■ **OBJECTIVE**: In the listing that follows, the range to quote begins at the line that has "const fossil = new" and ends after the line that has "zip(*points))), Vector(map(max, zip(*points)))"; quote it verbatim and add nothing.

── INFORMATION SHOWN ──

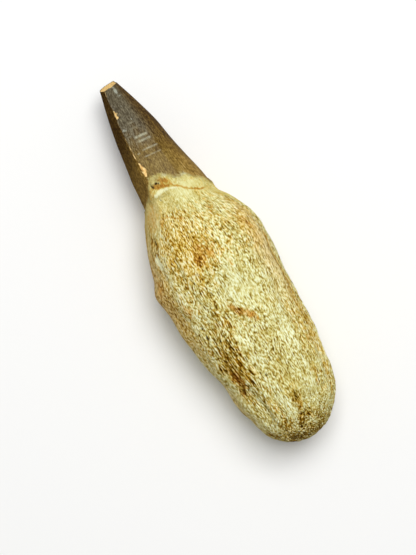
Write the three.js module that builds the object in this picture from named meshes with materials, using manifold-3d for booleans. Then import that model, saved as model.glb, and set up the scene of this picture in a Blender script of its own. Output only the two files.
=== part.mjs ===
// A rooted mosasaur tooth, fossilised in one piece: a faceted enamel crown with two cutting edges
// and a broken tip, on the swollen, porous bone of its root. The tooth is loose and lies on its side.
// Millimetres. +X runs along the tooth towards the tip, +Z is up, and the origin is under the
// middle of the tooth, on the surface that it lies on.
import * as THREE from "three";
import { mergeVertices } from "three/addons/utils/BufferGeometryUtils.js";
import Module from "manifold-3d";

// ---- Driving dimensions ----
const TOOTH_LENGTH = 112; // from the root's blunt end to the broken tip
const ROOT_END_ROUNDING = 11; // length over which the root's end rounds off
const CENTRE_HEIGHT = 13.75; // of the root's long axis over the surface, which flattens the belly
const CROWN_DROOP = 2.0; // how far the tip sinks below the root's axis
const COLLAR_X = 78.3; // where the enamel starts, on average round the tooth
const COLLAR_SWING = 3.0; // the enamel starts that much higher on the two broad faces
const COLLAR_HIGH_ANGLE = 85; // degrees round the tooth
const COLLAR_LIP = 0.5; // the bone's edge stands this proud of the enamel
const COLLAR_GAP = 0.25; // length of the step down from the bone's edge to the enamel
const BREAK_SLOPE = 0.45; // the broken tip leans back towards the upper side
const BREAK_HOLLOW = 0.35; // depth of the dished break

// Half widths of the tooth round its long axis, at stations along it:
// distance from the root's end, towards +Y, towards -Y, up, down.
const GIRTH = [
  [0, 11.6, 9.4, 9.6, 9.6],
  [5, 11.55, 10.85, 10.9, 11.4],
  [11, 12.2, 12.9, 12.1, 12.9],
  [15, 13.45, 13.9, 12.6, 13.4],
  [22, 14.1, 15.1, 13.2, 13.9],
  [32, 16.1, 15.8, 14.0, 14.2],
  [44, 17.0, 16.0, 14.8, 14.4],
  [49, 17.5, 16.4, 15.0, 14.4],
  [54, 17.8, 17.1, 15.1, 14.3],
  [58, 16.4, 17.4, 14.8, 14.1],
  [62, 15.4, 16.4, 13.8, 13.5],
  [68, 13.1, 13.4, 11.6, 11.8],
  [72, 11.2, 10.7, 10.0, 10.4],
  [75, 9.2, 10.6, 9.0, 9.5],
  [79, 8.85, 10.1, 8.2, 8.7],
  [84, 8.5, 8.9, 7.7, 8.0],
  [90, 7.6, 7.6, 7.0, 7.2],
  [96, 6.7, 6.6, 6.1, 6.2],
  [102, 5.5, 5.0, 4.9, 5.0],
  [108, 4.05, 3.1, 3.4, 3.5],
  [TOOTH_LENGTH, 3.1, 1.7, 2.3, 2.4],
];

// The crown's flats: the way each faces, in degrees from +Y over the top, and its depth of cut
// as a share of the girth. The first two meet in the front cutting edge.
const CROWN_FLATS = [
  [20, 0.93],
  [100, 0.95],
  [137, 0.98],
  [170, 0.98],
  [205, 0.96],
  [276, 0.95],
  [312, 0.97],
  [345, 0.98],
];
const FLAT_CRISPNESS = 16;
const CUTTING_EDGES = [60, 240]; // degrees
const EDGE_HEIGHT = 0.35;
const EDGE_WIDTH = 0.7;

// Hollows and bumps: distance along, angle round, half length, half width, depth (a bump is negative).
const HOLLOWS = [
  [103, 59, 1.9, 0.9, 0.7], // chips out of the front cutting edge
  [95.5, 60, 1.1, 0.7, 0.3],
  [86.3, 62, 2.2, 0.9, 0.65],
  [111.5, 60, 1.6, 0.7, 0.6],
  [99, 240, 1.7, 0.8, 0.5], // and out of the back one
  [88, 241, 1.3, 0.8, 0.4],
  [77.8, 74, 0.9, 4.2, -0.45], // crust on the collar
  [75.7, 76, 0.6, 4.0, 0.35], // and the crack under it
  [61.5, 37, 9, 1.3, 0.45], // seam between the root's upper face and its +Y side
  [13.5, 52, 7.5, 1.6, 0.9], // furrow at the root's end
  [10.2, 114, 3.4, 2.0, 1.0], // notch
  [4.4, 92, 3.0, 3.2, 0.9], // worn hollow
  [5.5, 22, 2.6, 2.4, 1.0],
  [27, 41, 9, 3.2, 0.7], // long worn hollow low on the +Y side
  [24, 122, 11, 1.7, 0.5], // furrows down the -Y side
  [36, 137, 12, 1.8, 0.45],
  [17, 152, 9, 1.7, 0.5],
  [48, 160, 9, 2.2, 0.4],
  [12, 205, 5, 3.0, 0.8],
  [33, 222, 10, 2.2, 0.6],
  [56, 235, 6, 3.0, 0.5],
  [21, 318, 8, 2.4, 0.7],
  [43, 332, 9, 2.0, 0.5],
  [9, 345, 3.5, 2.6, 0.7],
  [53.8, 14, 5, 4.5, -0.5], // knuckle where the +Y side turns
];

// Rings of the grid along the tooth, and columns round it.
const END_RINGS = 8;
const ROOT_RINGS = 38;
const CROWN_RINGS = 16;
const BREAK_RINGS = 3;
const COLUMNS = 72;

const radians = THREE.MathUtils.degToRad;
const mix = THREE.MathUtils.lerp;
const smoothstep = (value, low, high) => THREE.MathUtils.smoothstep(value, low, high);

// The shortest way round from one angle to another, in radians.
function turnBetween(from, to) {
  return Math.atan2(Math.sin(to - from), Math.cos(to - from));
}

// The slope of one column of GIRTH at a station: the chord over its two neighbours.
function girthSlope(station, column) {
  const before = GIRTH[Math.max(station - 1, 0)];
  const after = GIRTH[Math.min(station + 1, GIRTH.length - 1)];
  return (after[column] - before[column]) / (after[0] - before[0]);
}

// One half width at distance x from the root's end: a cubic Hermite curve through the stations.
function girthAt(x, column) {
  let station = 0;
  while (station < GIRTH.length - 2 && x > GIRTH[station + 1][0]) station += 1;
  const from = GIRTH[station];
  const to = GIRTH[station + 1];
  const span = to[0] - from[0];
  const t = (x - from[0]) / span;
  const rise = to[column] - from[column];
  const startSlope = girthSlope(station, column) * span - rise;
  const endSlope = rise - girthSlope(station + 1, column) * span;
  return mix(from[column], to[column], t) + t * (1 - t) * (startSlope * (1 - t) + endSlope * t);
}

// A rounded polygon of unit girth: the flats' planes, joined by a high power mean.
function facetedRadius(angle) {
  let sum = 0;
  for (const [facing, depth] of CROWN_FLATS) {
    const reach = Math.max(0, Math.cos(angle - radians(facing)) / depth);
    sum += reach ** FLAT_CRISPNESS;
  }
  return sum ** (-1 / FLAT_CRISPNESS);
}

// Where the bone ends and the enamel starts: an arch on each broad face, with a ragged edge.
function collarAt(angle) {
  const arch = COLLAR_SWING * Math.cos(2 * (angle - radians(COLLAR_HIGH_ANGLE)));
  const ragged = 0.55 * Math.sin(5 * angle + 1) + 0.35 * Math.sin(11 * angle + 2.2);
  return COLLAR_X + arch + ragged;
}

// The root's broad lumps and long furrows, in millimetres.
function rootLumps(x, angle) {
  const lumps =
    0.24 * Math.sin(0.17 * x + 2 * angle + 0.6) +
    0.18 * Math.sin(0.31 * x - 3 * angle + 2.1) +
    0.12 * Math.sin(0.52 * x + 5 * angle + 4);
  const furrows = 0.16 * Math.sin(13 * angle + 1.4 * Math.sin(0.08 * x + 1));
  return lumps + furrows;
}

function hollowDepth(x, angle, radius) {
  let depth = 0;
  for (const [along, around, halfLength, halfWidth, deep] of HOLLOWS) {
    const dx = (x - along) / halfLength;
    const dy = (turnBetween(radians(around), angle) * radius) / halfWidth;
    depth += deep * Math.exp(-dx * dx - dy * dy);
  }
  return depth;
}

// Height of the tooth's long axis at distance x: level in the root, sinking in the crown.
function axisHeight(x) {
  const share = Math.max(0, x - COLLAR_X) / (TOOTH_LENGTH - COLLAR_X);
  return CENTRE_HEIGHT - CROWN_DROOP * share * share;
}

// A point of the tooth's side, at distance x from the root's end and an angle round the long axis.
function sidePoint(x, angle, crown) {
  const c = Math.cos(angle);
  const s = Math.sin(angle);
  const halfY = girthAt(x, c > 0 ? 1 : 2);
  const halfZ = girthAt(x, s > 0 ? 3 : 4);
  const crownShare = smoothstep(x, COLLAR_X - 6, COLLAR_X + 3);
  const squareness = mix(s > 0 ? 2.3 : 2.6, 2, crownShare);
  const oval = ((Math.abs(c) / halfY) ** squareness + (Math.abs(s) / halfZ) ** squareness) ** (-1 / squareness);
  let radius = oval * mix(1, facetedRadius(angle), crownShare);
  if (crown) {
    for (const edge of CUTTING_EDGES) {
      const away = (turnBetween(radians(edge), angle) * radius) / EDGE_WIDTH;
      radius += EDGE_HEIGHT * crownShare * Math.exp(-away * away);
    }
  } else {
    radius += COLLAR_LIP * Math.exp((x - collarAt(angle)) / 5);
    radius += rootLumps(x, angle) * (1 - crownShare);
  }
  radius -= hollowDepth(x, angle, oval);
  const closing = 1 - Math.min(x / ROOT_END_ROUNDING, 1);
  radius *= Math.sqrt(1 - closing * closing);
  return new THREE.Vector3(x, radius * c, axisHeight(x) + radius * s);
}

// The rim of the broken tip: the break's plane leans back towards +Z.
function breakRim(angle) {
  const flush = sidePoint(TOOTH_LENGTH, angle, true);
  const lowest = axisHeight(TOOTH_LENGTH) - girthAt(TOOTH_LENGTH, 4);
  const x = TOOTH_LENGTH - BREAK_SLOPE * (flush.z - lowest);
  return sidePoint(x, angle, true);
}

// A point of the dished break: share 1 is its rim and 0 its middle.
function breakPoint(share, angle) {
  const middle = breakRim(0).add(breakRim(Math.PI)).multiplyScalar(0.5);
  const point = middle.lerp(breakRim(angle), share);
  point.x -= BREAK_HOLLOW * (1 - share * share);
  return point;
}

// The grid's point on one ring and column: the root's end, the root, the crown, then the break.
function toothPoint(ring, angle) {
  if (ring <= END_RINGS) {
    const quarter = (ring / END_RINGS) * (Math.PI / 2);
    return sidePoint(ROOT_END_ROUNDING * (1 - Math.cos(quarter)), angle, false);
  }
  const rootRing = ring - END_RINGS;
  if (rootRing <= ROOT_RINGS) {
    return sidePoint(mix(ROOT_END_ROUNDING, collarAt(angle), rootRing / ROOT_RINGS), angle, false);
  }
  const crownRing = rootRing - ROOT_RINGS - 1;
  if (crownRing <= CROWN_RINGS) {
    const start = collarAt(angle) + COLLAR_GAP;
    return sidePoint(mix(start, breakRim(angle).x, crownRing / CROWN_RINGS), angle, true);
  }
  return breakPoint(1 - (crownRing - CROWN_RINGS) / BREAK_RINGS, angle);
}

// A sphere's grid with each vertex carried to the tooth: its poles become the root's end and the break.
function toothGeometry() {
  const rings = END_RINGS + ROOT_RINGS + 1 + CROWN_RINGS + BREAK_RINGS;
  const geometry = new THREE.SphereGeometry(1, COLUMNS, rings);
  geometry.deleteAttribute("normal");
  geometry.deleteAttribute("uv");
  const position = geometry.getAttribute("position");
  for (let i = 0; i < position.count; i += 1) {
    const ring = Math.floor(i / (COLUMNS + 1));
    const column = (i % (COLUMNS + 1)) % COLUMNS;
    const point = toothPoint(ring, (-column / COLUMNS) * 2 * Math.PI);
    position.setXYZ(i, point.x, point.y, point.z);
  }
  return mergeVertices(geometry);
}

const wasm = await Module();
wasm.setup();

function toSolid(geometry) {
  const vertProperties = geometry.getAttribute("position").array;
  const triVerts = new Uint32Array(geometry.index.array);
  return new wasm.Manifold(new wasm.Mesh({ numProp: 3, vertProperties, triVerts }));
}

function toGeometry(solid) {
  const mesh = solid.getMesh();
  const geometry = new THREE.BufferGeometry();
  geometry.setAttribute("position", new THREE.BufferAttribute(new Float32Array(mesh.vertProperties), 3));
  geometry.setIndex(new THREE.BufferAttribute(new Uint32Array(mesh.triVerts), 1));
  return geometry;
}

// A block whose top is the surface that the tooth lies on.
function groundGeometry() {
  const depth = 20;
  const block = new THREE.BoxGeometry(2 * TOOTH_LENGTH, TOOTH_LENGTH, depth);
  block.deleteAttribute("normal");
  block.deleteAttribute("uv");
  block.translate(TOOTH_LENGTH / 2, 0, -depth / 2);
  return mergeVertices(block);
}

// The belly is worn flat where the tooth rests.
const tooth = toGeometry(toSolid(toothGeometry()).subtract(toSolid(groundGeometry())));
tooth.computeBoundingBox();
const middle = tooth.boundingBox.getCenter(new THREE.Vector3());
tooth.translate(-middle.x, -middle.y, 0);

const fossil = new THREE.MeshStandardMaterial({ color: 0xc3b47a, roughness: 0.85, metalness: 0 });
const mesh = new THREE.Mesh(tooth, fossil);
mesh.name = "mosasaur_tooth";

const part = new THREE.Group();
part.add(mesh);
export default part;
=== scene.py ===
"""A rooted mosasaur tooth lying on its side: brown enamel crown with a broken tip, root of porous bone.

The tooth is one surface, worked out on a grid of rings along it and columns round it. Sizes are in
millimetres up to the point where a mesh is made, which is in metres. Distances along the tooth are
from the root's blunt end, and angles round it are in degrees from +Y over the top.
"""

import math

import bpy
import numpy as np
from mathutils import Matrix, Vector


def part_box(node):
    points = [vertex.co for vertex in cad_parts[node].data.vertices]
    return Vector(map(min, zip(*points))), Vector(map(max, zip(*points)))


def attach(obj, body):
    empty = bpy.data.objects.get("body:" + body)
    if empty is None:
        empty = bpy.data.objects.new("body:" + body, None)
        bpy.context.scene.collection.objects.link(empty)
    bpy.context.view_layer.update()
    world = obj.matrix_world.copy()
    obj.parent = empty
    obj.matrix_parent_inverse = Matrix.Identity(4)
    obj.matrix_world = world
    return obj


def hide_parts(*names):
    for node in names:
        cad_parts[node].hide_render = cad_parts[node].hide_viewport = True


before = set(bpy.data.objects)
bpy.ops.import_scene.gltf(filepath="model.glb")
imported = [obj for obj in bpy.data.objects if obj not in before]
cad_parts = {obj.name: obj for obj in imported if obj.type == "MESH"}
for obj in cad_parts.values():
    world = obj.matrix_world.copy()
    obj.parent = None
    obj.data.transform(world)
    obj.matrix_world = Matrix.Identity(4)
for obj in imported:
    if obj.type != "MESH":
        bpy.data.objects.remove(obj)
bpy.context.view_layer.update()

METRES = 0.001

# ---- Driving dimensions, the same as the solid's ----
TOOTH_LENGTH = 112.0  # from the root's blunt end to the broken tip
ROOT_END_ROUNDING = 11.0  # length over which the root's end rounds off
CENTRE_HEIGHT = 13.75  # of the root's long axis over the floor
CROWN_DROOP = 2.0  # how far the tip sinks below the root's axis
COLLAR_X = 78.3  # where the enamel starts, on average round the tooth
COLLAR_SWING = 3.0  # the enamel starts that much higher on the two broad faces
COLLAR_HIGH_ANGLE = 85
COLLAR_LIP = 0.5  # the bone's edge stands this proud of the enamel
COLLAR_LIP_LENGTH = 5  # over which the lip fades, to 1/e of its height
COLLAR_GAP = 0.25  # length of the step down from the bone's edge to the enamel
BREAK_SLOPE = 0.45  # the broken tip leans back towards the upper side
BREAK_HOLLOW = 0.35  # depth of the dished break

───

■ **EXERCISE ANSWER**:
const fossil = new THREE.MeshStandardMaterial({ color: 0xc3b47a, roughness: 0.85, metalness: 0 });
const mesh = new THREE.Mesh(tooth, fossil);
mesh.name = "mosasaur_tooth";

const part = new THREE.Group();
part.add(mesh);
export default part;
=== scene.py ===
"""A rooted mosasaur tooth lying on its side: brown enamel crown with a broken tip, root of porous bone.

The tooth is one surface, worked out on a grid of rings along it and columns round it. Sizes are in
millimetres up to the point where a mesh is made, which is in metres. Distances along the tooth are
from the root's blunt end, and angles round it are in degrees from +Y over the top.
"""

import math

import bpy
import numpy as np
from mathutils import Matrix, Vector


def part_box(node):
    points = [vertex.co for vertex in cad_parts[node].data.vertices]
    return Vector(map(min, zip(*points))), Vector(map(max, zip(*points)))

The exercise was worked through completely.